The two student associations are particularly concerned that the code could be used to stifle dissenting views about the university administration by restricting free expression, peaceful assembly and mobilization. Section 17b of the proposed code names it an offense to “knowingly create a condition” that, among other things, “threatens the damage or destruction of property, or the reputation of the university.”
Philippe Marchand of the GSA says that the section is “very vague,” adding that threatening the reputation of the university is legitimate under certain conditions. “What if the university does something unjust?” he asked.
The code, which applies only to conduct that occurs on campus, also contains provisions against activities that “… disrupt, obstruct or adversely affect any activity organized by the university, or any of its faculties, schools or departments.”
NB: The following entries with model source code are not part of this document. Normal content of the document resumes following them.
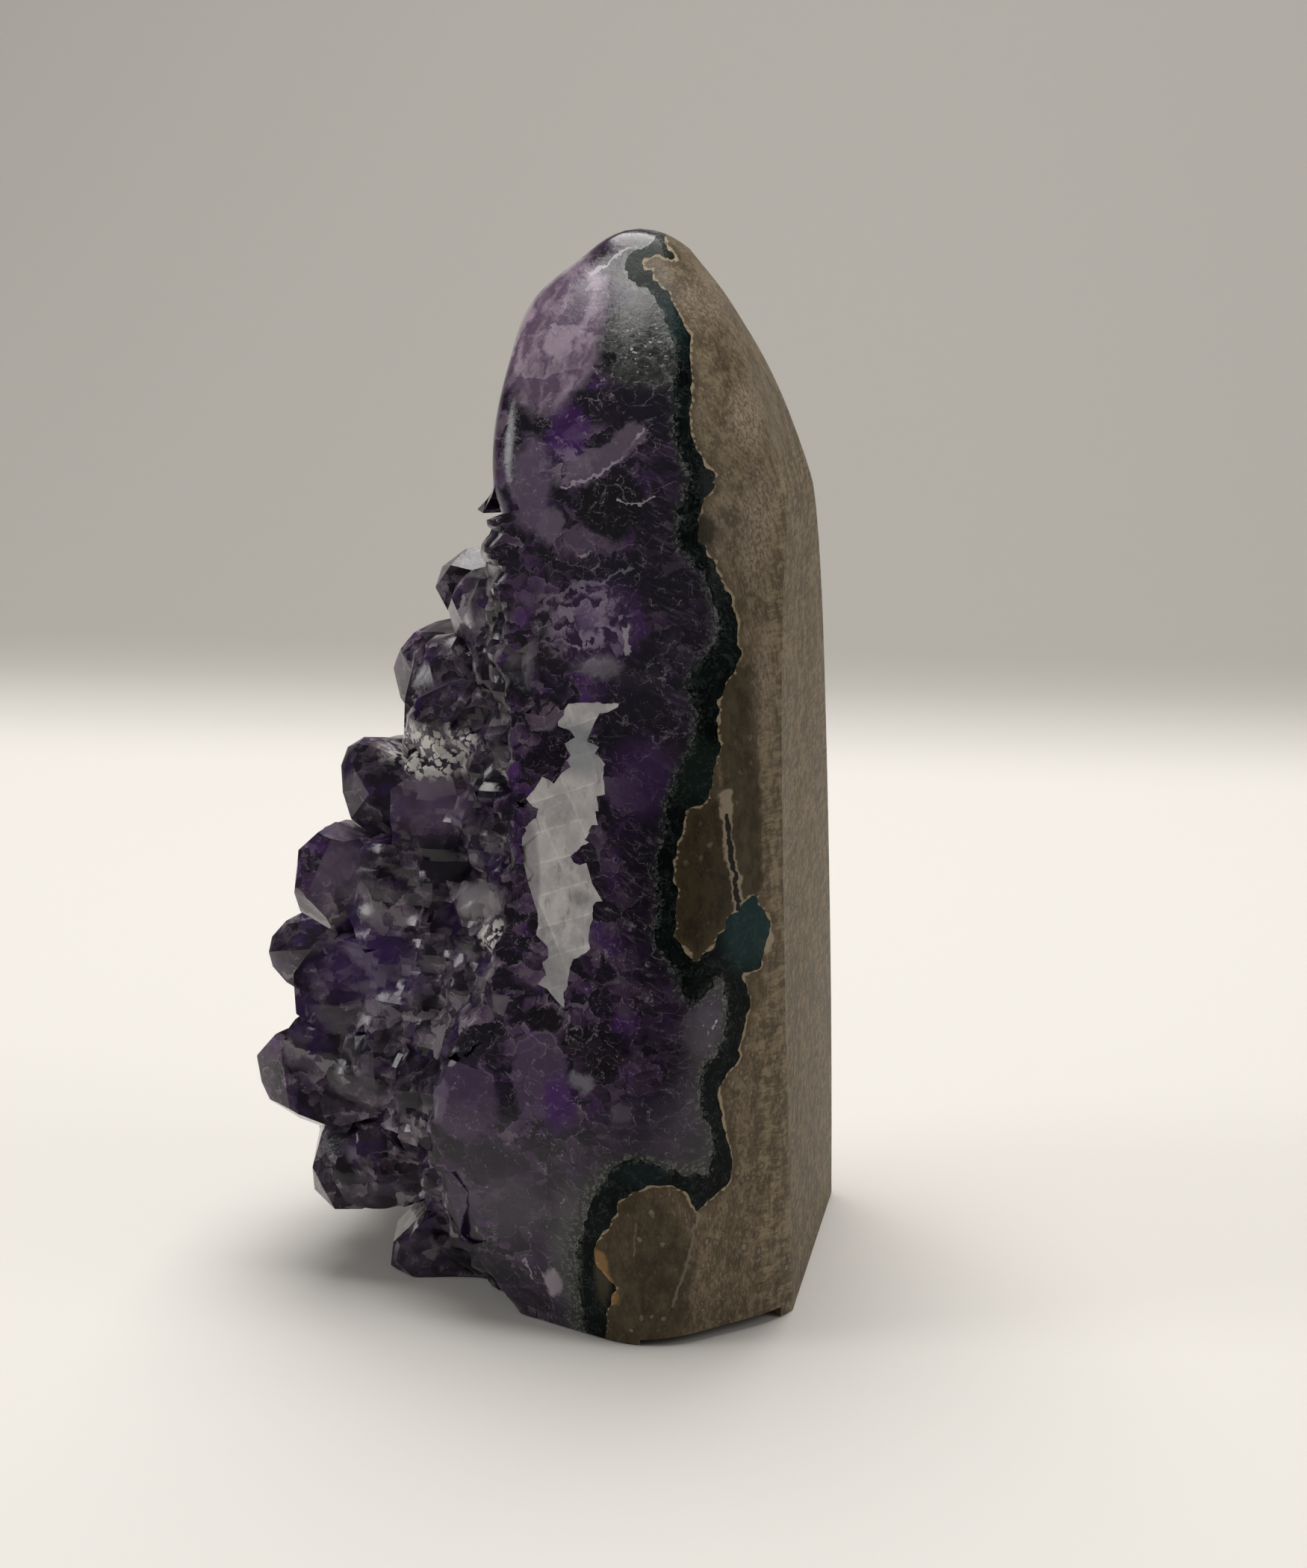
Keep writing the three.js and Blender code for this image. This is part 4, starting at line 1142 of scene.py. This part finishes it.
# %% Amethyst finish: places on its lower half
cut = with_patches(b, bent, cut, (
    ((0.115, 0.078, 0.145), 0.75, (40.6, 1.6, 36.8), (7, 4.3, 6.2), 0.12),
    (GLOW, 0.7, (41.2, 4.4, 33.5), (5, 2.3, 3.6), 0.5),
    ((0.27, 0.26, 0.28), 0.7, (42.7, 7.9, 36.9), (4, 1.9, 1.3), 0.3),
    ((0.29, 0.25, 0.31), 0.7, (44.2, 13.7, 33), (4, 1.4, 1.2), 0.3),
    ((0.10, 0.085, 0.115), 0.6, (41, 24.3, 44.5), (7, 2.6, 3.6), 0.4),
    ((0.040, 0.026, 0.056), 0.6, (44.5, 17, 32), (8, 6.5, 5), 0.5),
    ((0.105, 0.068, 0.135), 0.75, (37.3, -9.6, 32.2), (7, 5.4, 5.8), 0.12),
    ((0.21, 0.165, 0.25), 0.75, (36.1, -13.6, 31.8), (5, 1.7, 3.6), 0.2),
    (VEIL_AND_GLINT, 0.7, (36.1, -11.8, 37), (3, 1.0, 0.8), 0.3),
    ((0.013, 0.007, 0.022), 0.85, (38.7, -5.8, 24), (8, 6.2, 2.9), 0.4),
    ((0.090, 0.078, 0.100), 0.6, (39.6, -2.6, 17.6), (8, 5.4, 4.2), 0.35),
    ((0.125, 0.095, 0.150), 0.55, (36.3, -11.2, 16.6), (6, 3.2, 4.2), 0.35),
    (DARKEST, 0.7, (33, -14, 7), (9, 9, 3.4), 0.5),
    (VEIL_AND_GLINT, 0.65, (39.9, 3.4, 7), (4, 1.5, 1.9), 0.3),
    ((0.16, 0.165, 0.15), 0.4, (41, 6.5, 12), (6, 3.2, 9), 0.5)))

# %% Amethyst finish: veils, cracks and painted highlights drawn as strokes
cut = with_strokes(b, bent, cut, (
    (HAZE, 0.75, ((28.9, 5, 118.6), (28.1, 10, 121.6), (27.6, 13.2, 124)), 1.9, 0.35),
    (VEIL_AND_GLINT, 0.75, ((29.2, 3.2, 116.8), (29.2, 7.2, 117.8), (28.8, 10, 119.8), (27.8, 12.6, 122.3),
                  (27.4, 14.2, 124.6)), 0.24, 0.5),
    # Painted highlight: a crack whose bright glint is painted into the colour
    (VEIL_AND_GLINT, 0.85, ((31.7, 11.6, 115.4), (31.9, 13.4, 114.9), (31.8, 16.4, 115.9)), 0.20, 0.5),
    (HAZE, 0.8, ((31, 11.4, 118.4), (31.8, 12.4, 115)), 0.12, 0.5),
    ((0.24, 0.21, 0.27), 0.8, ((32.3, 0.3, 99.5), (32.6, 2.0, 102), (33.4, 5.6, 103.6), (34.3, 9.4, 104.8),
                               (34.5, 14, 107)), 0.30, 0.6),
    (VEIL_AND_GLINT, 0.7, ((29.4, 3.6, 110.2), (31.5, 6.2, 107.6), (31.9, 7.8, 108.4)), 0.22, 0.5),
    # Painted highlight: a small glint on the violet dome
    (VEIL_AND_GLINT, 0.75, ((37.2, 13.2, 98.8), (37.4, 13.8, 95.6)), 0.55, 0.4),
    (HAZE, 0.7, ((37.4, -2.8, 39), (39.8, 0.4, 43), (40.2, 3.4, 42.6), (40.8, 5.6, 40)), 0.24, 0.5),
    (HAZE, 0.7, ((35.6, -14.6, 34), (35.8, -12.6, 37.6), (37.2, -8.4, 38), (38.4, -5, 35)), 0.26, 0.5),
    (VEIL_AND_GLINT, 0.6, ((38.6, -1.2, 10), (39, 0.2, 7)), 0.24, 0.5),
    (VEIL_AND_GLINT, 0.6, ((38.9, 1.2, 10.2), (39.3, 2.0, 8)), 0.24, 0.5),
    # Painted highlight: a pale line along the ridge where the polished end turns over to the top
    (VEIL_AND_GLINT, 0.85, ((10, 4.1, 144.1), (8.6, 6.9, 146), (7.2, 9.4, 147.5), (6.7, 12, 147.9)), 0.32, 0.6),
    (HAZE, 0.8, ((35, -0.2, 84.2), (35.2, 2.2, 84.6), (35.6, 4.2, 85.8)), 0.35, 0.4),
    (BLACK, 0.8, ((34.6, 1.2, 87.2), (35, 2.4, 88.2)), 0.25, 0.4),
    (BLACK, 0.8, ((34.8, 2.2, 86.6), (35.2, 3.4, 88)), 0.22, 0.4)))

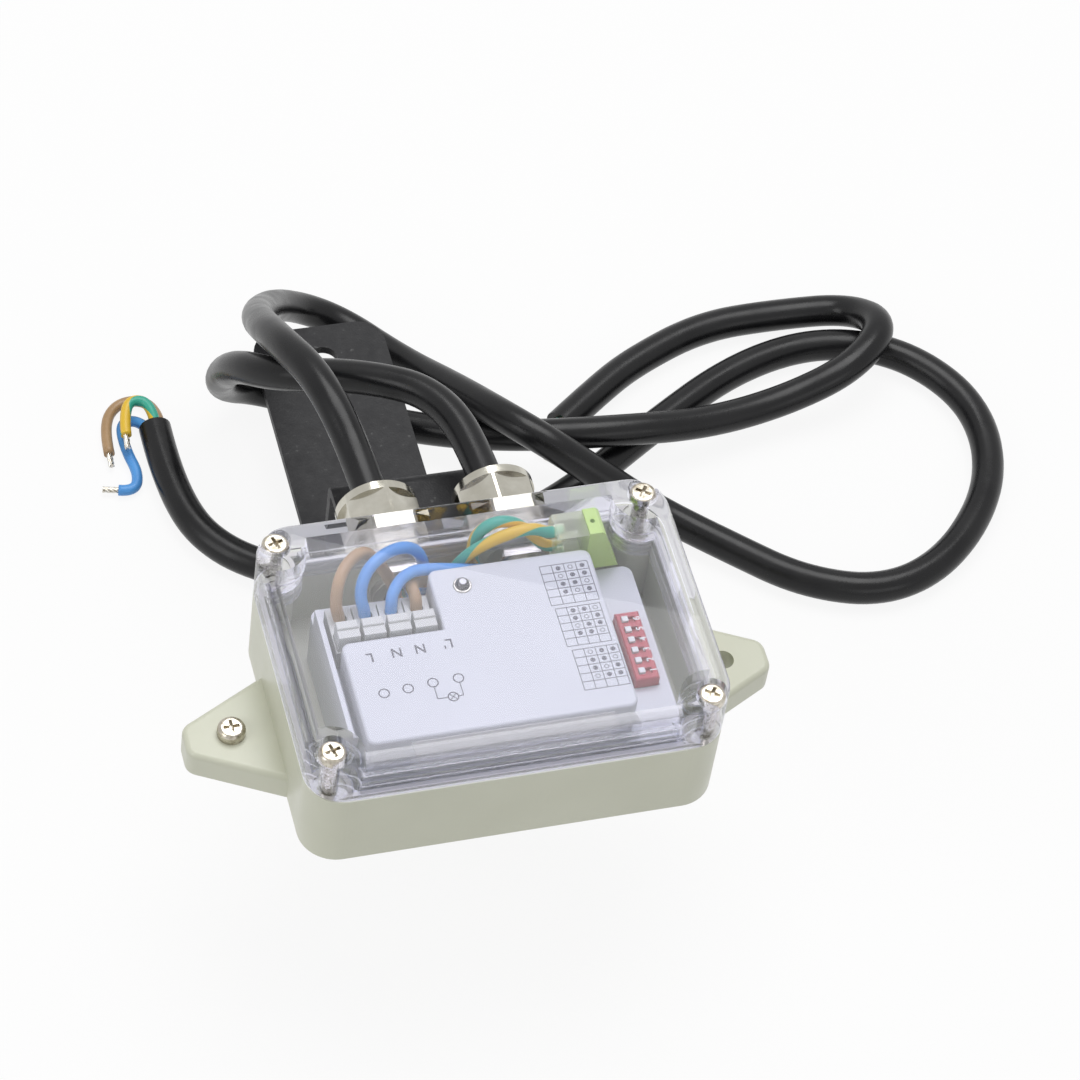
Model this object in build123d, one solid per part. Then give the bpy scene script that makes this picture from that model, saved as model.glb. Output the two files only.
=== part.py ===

Violation of the code comes with sanctions that range from written warnings, to the revocation of student aid, to expulsion. Recently students protested outside a board of governors meeting, and when they were not let in, they banged on the doors and windows. Danika Brisson, vice-president student affairs for the SFUO, says the university should not have the authority to sanction such activity with academic penalties.
“I don’t think [students] should have their grades affected by their extracurricular activities,” she said, adding that she believes that having a university policy against disruption is unnecessary because of other avenues the university could use. “If there is a disruption, they can call the police, and if there was something to be done, the police would do it, and that is enough to deal with these conflicts,” she said.